The Task Force released a proposal last week to shore up support for American manufacturing through investment in infrastructure, paving the way for long-term economic growth and job creation. The coalition's plan would leverage private dollars to support public investment in surface transportation projects and help U.S. manufacturers compete through a national infrastructure bank, capital budgeting, loan guarantees, extension of the popular Build America Bonds, streamlining of environmental permits, and use of federal dollars to keep existing infrastructure in a state of good repair.
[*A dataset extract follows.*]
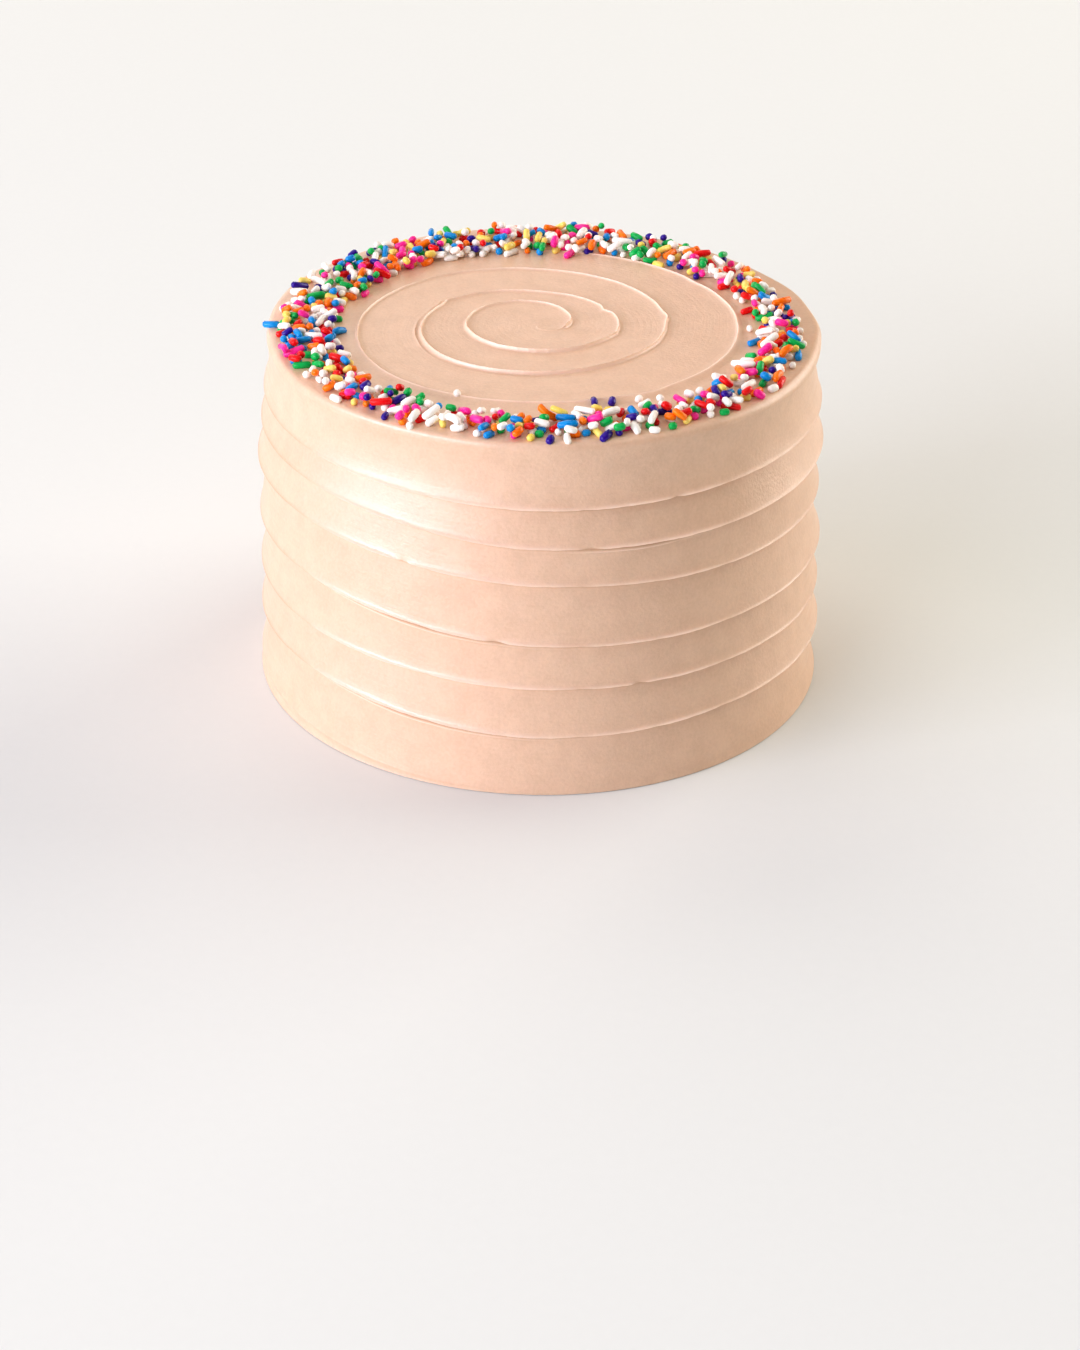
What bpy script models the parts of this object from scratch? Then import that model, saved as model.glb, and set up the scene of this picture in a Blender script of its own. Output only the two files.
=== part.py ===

The Coalition would also complete congressional action on reauthorization of federal aviation programs-which expired in September 2008 and have since been extended 19 times by Congress-including an increase in the Passenger Facility Charge, an important component of NLC's airport reauthorization policy. The group also supports investment in passenger rail, modernization of the nation's ports, a national freight transportation program, and mobility strategy.
Local Governments Asked to Comment on Regulatory Reform Stephanie Spirer, spirer@nlc.org, 202.626.3030
At the beginning of the year, President Obama issued Executive Order 13563: Improving Regulation and Regulatory Review, which called for federal agencies to enhance the regulatory process by ensuring that regulations "protect public health, welfare, safety and the environment while promoting economic growth, innovation, competitiveness, and job creation." The President ordered agencies to draft plans to determine whether their regulations should be streamlined, changed, or repealed to make each agency's regulatory program more efficient, effective and accountable.
Last week, federal agencies released their preliminary plans for conducting reviews of existing significant regulations. NLC will be reviewing the plans and submitting comments on them to the respective federal agencies with the goal of getting the federal government to reduce the burden unnecessary regulation has on local governments and taxpayers.
As the regulatory reform process moves forward, NLC will continue to post updates, guidance, and comments on www.nlc.org.